- _GIVEN TASK_
Reproduce the listing that follows with no differences at all.

- _PROVIDED MATERIAL_

━━━━

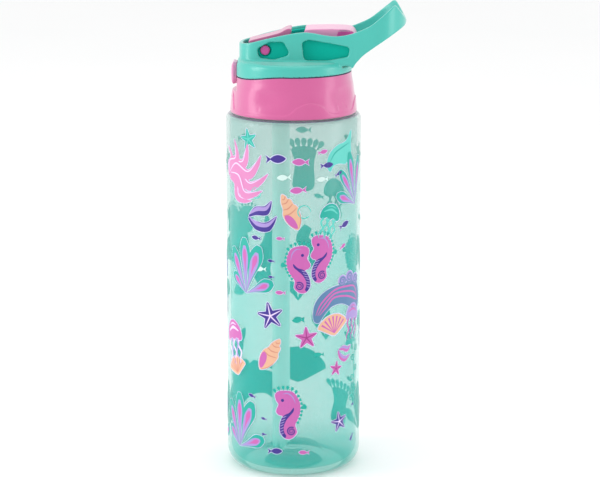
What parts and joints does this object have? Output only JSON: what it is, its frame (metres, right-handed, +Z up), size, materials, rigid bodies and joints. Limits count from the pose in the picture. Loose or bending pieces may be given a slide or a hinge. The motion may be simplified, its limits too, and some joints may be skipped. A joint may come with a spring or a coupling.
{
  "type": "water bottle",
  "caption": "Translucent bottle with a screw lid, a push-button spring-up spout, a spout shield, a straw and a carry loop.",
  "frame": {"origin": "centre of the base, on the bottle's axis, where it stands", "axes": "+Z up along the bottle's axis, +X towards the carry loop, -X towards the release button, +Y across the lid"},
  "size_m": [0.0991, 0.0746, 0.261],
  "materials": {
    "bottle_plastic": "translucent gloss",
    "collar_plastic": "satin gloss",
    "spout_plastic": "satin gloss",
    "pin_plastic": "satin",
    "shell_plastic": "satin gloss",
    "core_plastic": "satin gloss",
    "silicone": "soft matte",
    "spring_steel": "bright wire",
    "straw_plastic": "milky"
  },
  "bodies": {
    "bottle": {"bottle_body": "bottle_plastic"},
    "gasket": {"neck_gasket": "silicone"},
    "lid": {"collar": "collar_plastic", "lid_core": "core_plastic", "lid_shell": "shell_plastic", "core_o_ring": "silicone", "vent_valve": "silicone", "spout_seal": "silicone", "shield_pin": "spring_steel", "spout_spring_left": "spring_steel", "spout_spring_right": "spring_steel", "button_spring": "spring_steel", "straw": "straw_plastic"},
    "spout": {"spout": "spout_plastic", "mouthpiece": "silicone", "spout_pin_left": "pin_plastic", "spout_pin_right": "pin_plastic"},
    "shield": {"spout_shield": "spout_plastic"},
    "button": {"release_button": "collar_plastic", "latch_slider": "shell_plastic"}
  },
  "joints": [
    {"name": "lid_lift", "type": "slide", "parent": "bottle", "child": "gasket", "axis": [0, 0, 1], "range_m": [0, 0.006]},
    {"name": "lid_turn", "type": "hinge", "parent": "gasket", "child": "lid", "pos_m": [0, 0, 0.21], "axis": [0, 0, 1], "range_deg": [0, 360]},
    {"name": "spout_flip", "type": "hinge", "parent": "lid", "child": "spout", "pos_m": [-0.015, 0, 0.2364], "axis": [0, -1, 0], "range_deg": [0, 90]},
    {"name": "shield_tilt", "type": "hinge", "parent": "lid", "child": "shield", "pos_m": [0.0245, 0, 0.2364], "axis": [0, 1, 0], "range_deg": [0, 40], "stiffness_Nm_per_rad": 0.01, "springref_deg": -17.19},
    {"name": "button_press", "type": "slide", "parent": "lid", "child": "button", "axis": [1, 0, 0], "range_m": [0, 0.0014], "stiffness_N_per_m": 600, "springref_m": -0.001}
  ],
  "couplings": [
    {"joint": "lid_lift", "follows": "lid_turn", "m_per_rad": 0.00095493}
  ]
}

━━━━

- _WRITTEN ANSWER_
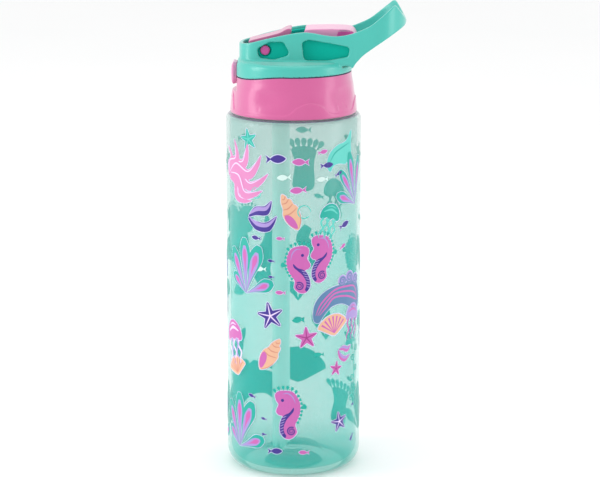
What parts and joints does this object have? Output only JSON: what it is, its frame (metres, right-handed, +Z up), size, materials, rigid bodies and joints. Limits count from the pose in the picture. Loose or bending pieces may be given a slide or a hinge. The motion may be simplified, its limits too, and some joints may be skipped. A joint may come with a spring or a coupling.
{
  "type": "water bottle",
  "caption": "Translucent bottle with a screw lid, a push-button spring-up spout, a spout shield, a straw and a carry loop.",
  "frame": {"origin": "centre of the base, on the bottle's axis, where it stands", "axes": "+Z up along the bottle's axis, +X towards the carry loop, -X towards the release button, +Y across the lid"},
  "size_m": [0.0991, 0.0746, 0.261],
  "materials": {
    "bottle_plastic": "translucent gloss",
    "collar_plastic": "satin gloss",
    "spout_plastic": "satin gloss",
    "pin_plastic": "satin",
    "shell_plastic": "satin gloss",
    "core_plastic": "satin gloss",
    "silicone": "soft matte",
    "spring_steel": "bright wire",
    "straw_plastic": "milky"
  },
  "bodies": {
    "bottle": {"bottle_body": "bottle_plastic"},
    "gasket": {"neck_gasket": "silicone"},
    "lid": {"collar": "collar_plastic", "lid_core": "core_plastic", "lid_shell": "shell_plastic", "core_o_ring": "silicone", "vent_valve": "silicone", "spout_seal": "silicone", "shield_pin": "spring_steel", "spout_spring_left": "spring_steel", "spout_spring_right": "spring_steel", "button_spring": "spring_steel", "straw": "straw_plastic"},
    "spout": {"spout": "spout_plastic", "mouthpiece": "silicone", "spout_pin_left": "pin_plastic", "spout_pin_right": "pin_plastic"},
    "shield": {"spout_shield": "spout_plastic"},
    "button": {"release_button": "collar_plastic", "latch_slider": "shell_plastic"}
  },
  "joints": [
    {"name": "lid_lift", "type": "slide", "parent": "bottle", "child": "gasket", "axis": [0, 0, 1], "range_m": [0, 0.006]},
    {"name": "lid_turn", "type": "hinge", "parent": "gasket", "child": "lid", "pos_m": [0, 0, 0.21], "axis": [0, 0, 1], "range_deg": [0, 360]},
    {"name": "spout_flip", "type": "hinge", "parent": "lid", "child": "spout", "pos_m": [-0.015, 0, 0.2364], "axis": [0, -1, 0], "range_deg": [0, 90]},
    {"name": "shield_tilt", "type": "hinge", "parent": "lid", "child": "shield", "pos_m": [0.0245, 0, 0.2364], "axis": [0, 1, 0], "range_deg": [0, 40], "stiffness_Nm_per_rad": 0.01, "springref_deg": -17.19},
    {"name": "button_press", "type": "slide", "parent": "lid", "child": "button", "axis": [1, 0, 0], "range_m": [0, 0.0014], "stiffness_N_per_m": 600, "springref_m": -0.001}
  ],
  "couplings": [
    {"joint": "lid_lift", "follows": "lid_turn", "m_per_rad": 0.00095493}
  ]
}